**Task objective**
Tell how many lines in the data below hold the string "names"; give nothing but the number.

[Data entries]
....
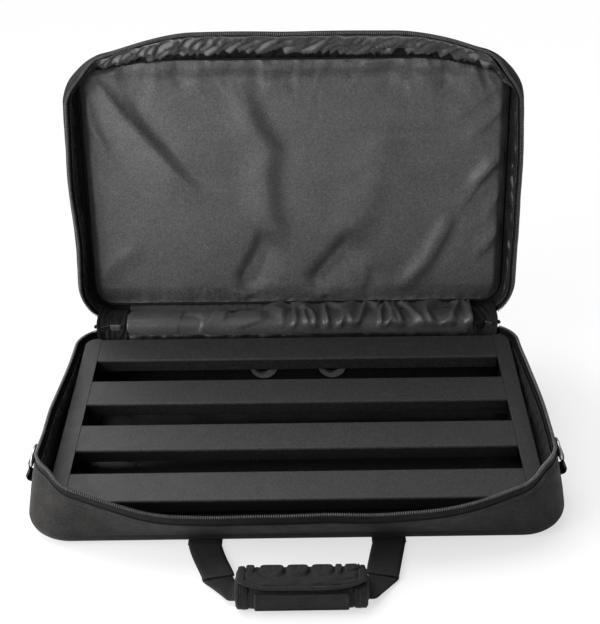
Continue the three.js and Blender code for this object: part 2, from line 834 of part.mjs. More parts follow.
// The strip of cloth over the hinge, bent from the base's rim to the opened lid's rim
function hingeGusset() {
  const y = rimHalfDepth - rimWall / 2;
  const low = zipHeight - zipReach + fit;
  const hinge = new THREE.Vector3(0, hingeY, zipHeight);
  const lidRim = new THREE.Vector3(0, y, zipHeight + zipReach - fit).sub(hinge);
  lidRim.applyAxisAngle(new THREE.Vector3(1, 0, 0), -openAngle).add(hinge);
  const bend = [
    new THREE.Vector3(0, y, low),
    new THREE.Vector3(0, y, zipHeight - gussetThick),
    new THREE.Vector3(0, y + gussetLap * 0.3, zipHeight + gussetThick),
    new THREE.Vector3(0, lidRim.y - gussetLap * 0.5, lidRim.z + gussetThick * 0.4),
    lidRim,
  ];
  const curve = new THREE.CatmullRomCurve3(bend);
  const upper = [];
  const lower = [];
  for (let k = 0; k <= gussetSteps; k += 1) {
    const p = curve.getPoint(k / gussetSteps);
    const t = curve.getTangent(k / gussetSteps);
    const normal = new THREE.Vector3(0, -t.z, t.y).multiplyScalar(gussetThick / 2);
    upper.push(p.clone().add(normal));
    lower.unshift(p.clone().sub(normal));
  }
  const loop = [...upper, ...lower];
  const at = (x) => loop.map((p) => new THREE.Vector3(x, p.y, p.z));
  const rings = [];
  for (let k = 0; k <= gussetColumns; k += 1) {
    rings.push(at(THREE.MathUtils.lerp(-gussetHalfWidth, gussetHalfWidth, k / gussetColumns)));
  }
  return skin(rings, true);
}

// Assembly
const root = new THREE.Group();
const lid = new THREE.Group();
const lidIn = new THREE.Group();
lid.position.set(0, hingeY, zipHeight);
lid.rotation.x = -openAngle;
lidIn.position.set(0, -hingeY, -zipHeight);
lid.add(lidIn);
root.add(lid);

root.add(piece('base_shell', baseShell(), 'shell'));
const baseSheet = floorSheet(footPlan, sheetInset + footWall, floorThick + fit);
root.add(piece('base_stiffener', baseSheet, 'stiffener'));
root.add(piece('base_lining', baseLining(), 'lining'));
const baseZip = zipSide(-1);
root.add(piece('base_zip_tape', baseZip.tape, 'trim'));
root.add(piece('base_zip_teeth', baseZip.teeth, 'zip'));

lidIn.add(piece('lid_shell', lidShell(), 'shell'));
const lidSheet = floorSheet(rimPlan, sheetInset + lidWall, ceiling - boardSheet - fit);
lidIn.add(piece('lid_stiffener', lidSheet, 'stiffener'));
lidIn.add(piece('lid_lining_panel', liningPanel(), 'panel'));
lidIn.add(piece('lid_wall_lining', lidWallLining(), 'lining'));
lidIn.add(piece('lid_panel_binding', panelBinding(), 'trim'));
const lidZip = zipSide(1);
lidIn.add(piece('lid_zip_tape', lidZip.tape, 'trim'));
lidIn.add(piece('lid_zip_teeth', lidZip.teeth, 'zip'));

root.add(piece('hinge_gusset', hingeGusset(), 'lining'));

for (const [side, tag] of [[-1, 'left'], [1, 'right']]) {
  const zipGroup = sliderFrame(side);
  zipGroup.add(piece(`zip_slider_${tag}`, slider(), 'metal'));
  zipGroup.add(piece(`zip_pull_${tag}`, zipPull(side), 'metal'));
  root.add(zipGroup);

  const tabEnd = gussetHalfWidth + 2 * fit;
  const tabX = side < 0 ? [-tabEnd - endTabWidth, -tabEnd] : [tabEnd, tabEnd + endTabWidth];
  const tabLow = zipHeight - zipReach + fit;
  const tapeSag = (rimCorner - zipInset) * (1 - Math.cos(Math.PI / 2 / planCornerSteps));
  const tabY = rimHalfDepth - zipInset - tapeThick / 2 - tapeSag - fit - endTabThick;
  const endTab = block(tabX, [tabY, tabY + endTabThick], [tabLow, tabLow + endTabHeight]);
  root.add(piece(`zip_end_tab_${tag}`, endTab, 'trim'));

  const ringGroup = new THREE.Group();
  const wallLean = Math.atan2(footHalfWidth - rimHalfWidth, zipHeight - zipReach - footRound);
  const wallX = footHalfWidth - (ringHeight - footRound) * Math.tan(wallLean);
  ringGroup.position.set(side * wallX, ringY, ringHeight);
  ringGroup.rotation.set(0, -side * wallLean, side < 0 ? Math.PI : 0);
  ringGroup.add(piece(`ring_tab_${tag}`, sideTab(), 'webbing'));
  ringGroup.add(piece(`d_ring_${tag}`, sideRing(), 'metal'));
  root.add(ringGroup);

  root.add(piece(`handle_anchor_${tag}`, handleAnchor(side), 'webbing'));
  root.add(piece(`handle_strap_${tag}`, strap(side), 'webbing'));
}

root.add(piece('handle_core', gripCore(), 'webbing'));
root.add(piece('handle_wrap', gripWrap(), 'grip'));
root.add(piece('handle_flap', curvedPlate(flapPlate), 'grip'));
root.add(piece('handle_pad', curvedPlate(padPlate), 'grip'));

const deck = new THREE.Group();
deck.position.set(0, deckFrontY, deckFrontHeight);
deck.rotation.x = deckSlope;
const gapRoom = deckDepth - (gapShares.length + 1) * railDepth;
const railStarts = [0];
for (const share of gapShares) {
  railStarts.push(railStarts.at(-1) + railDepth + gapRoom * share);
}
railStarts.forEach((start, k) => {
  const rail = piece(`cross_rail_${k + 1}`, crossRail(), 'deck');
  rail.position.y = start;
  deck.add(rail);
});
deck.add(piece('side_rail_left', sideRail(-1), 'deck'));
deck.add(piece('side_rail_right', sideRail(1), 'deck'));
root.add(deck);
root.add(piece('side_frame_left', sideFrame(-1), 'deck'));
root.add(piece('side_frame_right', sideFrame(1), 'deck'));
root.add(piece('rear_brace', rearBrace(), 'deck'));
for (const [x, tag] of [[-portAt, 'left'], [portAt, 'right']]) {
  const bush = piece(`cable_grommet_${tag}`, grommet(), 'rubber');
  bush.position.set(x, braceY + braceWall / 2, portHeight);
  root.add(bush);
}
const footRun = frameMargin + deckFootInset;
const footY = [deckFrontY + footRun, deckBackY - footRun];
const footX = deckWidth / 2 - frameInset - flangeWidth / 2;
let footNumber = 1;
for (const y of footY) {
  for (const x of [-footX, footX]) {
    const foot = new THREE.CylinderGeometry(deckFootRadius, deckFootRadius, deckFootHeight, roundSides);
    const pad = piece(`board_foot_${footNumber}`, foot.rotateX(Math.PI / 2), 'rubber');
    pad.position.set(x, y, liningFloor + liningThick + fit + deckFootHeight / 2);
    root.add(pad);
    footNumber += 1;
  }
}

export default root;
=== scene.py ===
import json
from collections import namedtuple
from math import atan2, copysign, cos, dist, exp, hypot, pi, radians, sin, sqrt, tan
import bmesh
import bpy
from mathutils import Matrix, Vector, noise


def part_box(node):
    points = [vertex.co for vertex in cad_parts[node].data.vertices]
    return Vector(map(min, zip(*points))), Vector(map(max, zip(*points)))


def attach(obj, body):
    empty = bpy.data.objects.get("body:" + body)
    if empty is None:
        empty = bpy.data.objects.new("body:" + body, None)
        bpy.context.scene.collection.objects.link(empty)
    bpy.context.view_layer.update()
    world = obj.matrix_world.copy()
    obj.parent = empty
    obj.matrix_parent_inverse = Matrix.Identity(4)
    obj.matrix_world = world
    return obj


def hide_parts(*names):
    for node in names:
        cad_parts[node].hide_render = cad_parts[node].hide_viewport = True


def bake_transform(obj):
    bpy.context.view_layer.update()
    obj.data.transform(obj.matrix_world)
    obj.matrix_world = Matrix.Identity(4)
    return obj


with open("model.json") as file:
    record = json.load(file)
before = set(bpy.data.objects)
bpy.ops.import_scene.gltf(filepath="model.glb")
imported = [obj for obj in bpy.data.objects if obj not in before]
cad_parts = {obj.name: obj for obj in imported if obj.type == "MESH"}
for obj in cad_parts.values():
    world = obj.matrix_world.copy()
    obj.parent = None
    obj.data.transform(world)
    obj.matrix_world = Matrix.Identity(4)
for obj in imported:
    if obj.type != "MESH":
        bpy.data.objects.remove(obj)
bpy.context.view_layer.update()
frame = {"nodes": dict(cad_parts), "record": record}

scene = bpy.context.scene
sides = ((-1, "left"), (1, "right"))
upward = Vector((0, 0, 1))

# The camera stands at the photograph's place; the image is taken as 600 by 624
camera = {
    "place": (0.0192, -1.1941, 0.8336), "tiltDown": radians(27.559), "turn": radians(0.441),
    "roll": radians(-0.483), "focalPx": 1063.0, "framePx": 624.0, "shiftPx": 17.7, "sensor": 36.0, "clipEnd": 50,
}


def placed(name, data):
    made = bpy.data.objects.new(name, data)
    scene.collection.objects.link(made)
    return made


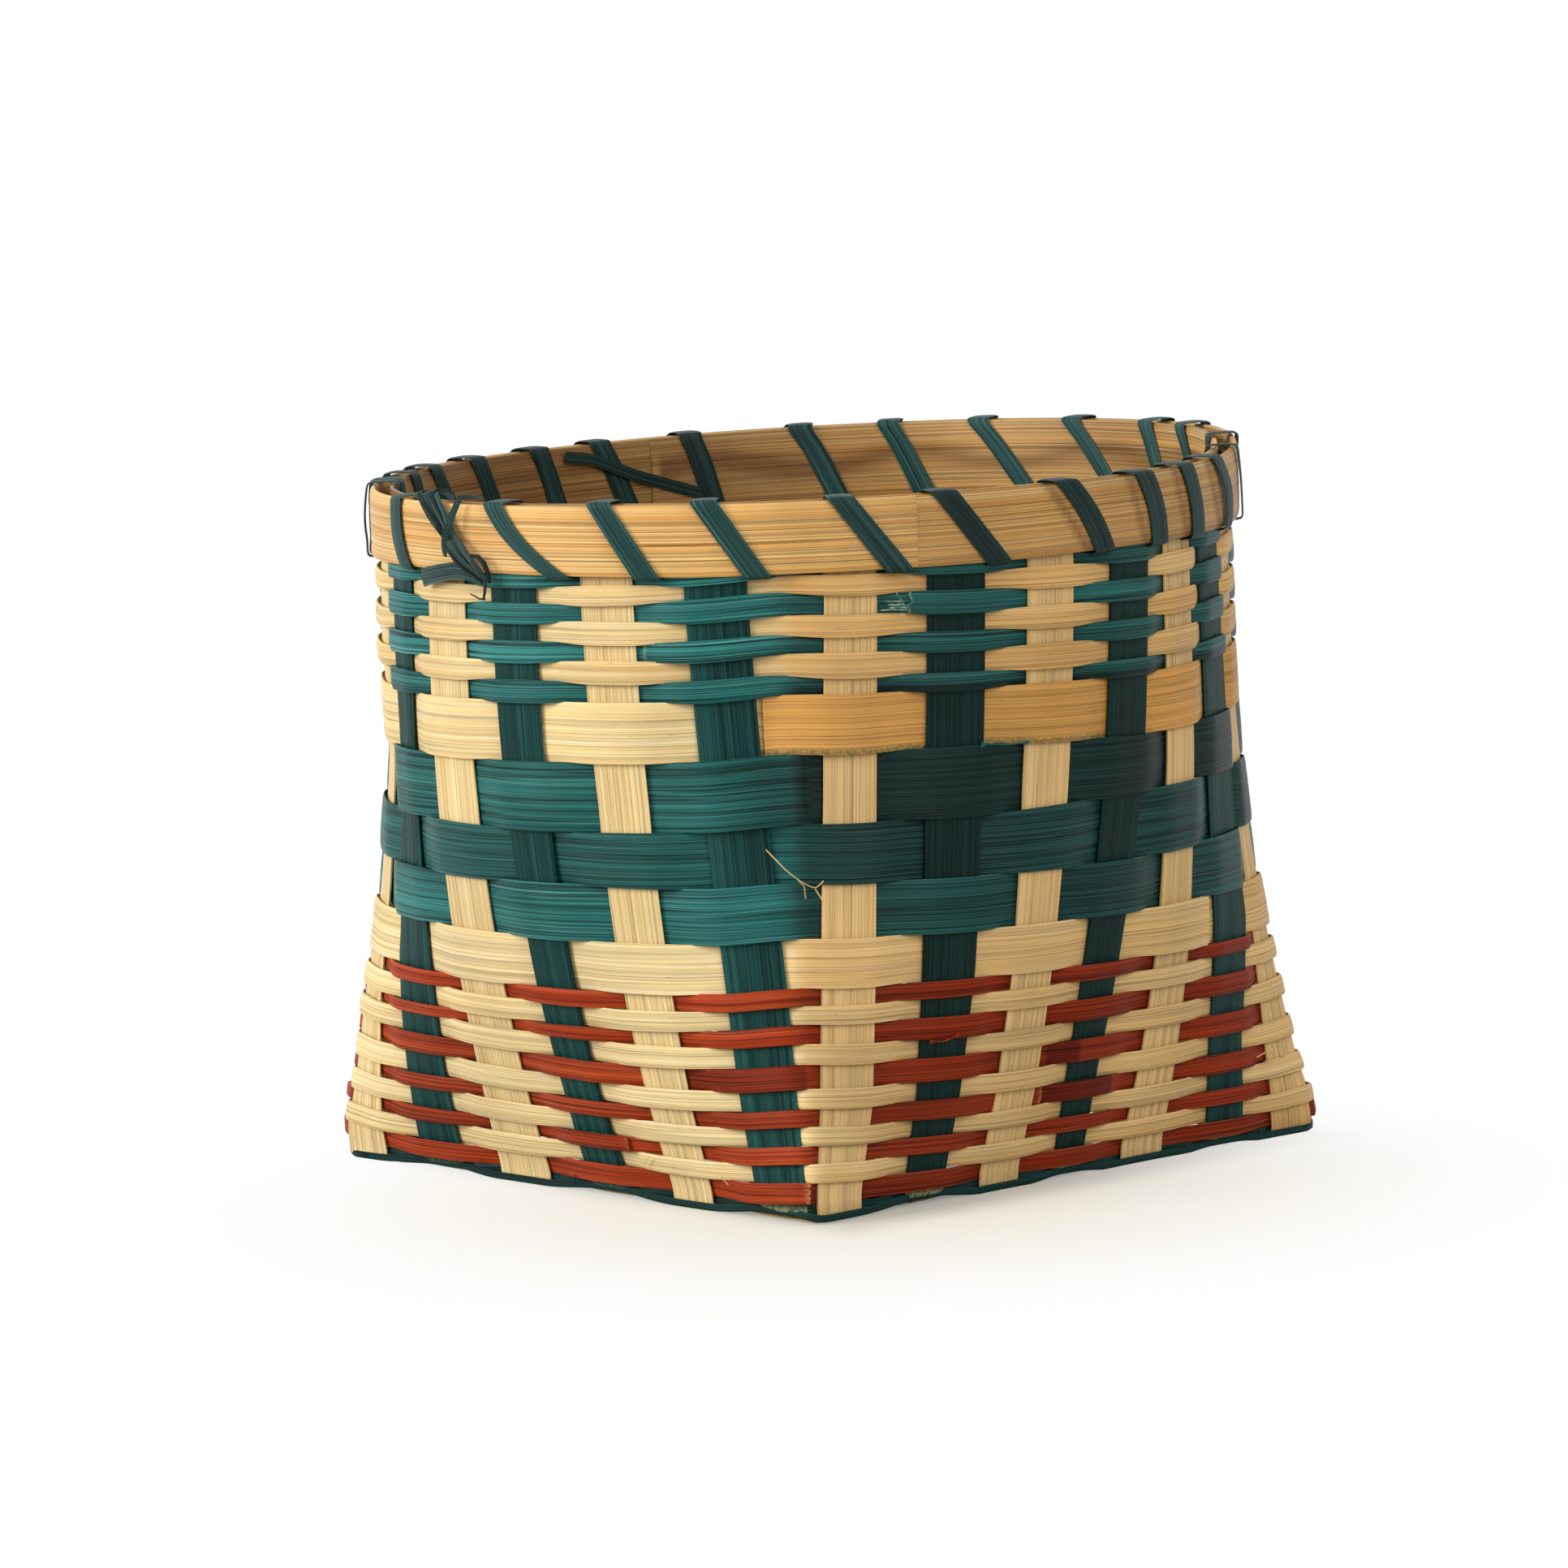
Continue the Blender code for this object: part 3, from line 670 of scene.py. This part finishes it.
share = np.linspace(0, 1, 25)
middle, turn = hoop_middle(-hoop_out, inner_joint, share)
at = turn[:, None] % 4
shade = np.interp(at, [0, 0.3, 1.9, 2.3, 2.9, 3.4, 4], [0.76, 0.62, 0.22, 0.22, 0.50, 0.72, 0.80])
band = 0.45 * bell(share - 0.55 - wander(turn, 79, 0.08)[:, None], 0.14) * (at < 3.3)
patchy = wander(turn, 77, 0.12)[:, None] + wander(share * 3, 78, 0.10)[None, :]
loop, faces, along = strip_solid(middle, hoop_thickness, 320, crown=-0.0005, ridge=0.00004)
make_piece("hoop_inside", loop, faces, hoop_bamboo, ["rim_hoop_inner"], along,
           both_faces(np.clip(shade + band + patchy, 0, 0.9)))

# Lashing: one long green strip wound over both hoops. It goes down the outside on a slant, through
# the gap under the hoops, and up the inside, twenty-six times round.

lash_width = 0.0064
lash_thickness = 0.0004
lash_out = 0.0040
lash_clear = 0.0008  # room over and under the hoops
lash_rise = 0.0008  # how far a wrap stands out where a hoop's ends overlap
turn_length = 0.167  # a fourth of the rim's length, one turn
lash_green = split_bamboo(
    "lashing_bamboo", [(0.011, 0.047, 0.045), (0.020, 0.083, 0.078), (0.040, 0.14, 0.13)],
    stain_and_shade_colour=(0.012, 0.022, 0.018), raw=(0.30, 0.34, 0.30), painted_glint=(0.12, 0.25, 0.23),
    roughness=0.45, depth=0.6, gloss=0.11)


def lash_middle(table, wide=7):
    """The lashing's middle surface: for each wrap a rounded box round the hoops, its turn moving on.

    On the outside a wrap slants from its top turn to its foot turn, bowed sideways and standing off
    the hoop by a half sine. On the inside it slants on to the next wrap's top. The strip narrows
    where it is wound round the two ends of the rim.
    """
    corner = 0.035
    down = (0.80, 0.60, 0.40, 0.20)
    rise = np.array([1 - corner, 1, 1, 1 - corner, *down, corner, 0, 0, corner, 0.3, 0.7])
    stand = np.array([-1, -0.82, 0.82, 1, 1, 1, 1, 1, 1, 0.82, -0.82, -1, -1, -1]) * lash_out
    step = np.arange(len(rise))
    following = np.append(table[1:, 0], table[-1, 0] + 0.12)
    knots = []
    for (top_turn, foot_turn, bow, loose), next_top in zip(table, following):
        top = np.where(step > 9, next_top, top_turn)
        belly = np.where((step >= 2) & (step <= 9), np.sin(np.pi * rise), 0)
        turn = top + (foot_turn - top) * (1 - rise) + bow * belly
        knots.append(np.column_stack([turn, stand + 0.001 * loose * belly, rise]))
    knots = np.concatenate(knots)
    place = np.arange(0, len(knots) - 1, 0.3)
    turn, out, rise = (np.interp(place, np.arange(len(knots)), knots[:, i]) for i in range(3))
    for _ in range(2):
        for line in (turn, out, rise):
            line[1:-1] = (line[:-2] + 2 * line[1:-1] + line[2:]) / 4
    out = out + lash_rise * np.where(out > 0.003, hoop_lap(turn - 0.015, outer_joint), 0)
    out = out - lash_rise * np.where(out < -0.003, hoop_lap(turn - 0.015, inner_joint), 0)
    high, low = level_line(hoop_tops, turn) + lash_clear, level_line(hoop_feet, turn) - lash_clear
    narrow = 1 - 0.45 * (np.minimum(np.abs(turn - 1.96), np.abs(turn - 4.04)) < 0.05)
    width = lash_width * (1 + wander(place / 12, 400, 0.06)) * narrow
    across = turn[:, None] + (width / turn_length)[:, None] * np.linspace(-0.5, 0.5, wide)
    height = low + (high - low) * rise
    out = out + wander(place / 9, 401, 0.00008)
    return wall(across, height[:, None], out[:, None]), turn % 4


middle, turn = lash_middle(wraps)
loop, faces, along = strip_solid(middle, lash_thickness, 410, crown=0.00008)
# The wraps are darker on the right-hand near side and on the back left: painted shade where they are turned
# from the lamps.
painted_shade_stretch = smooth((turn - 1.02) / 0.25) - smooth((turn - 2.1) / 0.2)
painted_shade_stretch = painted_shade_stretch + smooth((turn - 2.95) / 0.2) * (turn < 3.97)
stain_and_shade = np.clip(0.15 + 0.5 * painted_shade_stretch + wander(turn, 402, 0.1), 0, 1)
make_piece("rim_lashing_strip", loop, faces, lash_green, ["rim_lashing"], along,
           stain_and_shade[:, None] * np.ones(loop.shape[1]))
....
**Task response**
2